### GIVEN PROBLEM:
Include in the output exactly the lines from the opening of the data through the line containing "const HEAD_STRETCH = 1", and nothing more.

### COLLECTED MATERIAL:
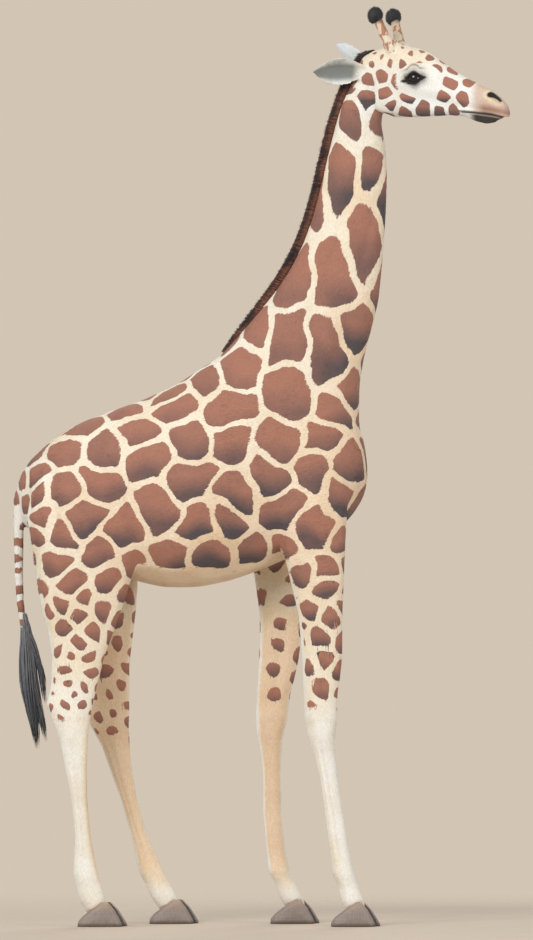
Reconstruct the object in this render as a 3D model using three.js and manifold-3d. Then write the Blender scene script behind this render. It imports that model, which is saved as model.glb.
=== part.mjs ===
// A reticulated giraffe, an adult female standing still, at life size.
// Millimetres, +Z up. The animal faces +X, its right side is towards -Y, and it stands on z = 0.
// The origin is on the ground under the middle of the animal's box.
import * as THREE from 'three';
import { mergeVertices } from 'three/addons/utils/BufferGeometryUtils.js';
import Module from 'manifold-3d';

const wasm = await Module();
wasm.setup();

// ---------------------------------------------------------------- driving sizes
const GAP = 0.4; // clearance between two pieces that meet
const RIGHT = -1;
const LEFT = 1;

const HEAD_TURN = THREE.MathUtils.degToRad(22); // the face is turned a little to the animal's right
const POLL = new THREE.Vector3(520, 0, 4220); // where the head turns on the neck
const HEAD_STRETCH = 1 / Math.cos(HEAD_TURN); // keeps the muzzle's reach in side view

const EYE_RADIUS = 36;
const EYE = new THREE.Vector3(800, 75, 4228);
const HORN_BASE = new THREE.Vector3(685, 70, 4350);
const HORN_TIP = new THREE.Vector3(622, 124, 4540);
const EAR_ROOT = new THREE.Vector3(566, 62, 4266);
const EAR_LENGTH = 285;

const HOOF_LENGTH = 245;
const HEEL_SHARE = { fore: 0.45, hind: 0.33 }; // of the hoof's length, behind the middle of the coronet
const CLAW_HALF = 38; // half the width of one claw
const CLAW_OFFSET = 42; // from the middle of the foot to the middle of a claw
const TOE_IN = 7; // how far a claw's tip leans towards the other claw
const MANE_HALF = 18; // half the thickness of the mane
const MANE_ROOT = 22; // how deep the mane starts inside the neck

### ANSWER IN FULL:
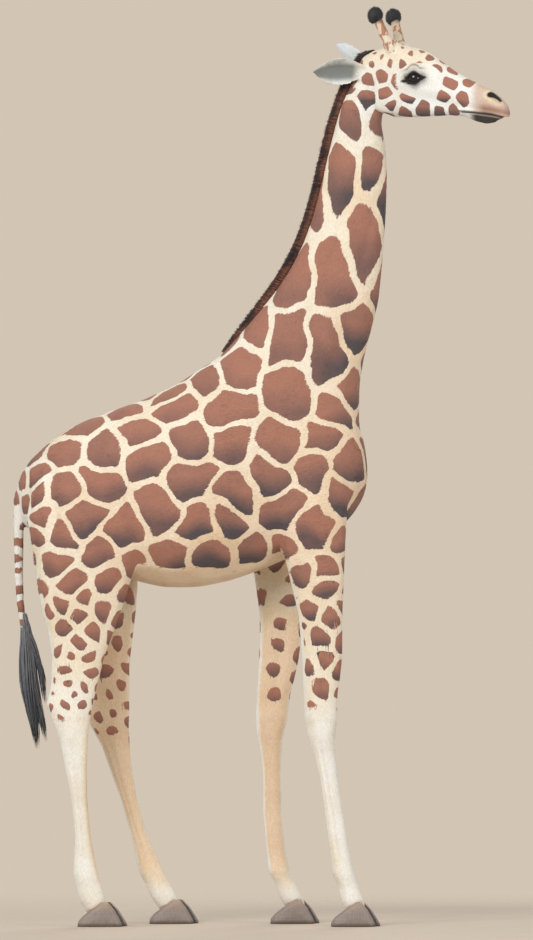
Reconstruct the object in this render as a 3D model using three.js and manifold-3d. Then write the Blender scene script behind this render. It imports that model, which is saved as model.glb.
=== part.mjs ===
// A reticulated giraffe, an adult female standing still, at life size.
// Millimetres, +Z up. The animal faces +X, its right side is towards -Y, and it stands on z = 0.
// The origin is on the ground under the middle of the animal's box.
import * as THREE from 'three';
import { mergeVertices } from 'three/addons/utils/BufferGeometryUtils.js';
import Module from 'manifold-3d';

const wasm = await Module();
wasm.setup();

// ---------------------------------------------------------------- driving sizes
const GAP = 0.4; // clearance between two pieces that meet
const RIGHT = -1;
const LEFT = 1;

const HEAD_TURN = THREE.MathUtils.degToRad(22); // the face is turned a little to the animal's right
const POLL = new THREE.Vector3(520, 0, 4220); // where the head turns on the neck
const HEAD_STRETCH = 1 / Math.cos(HEAD_TURN); // keeps the muzzle's reach in side view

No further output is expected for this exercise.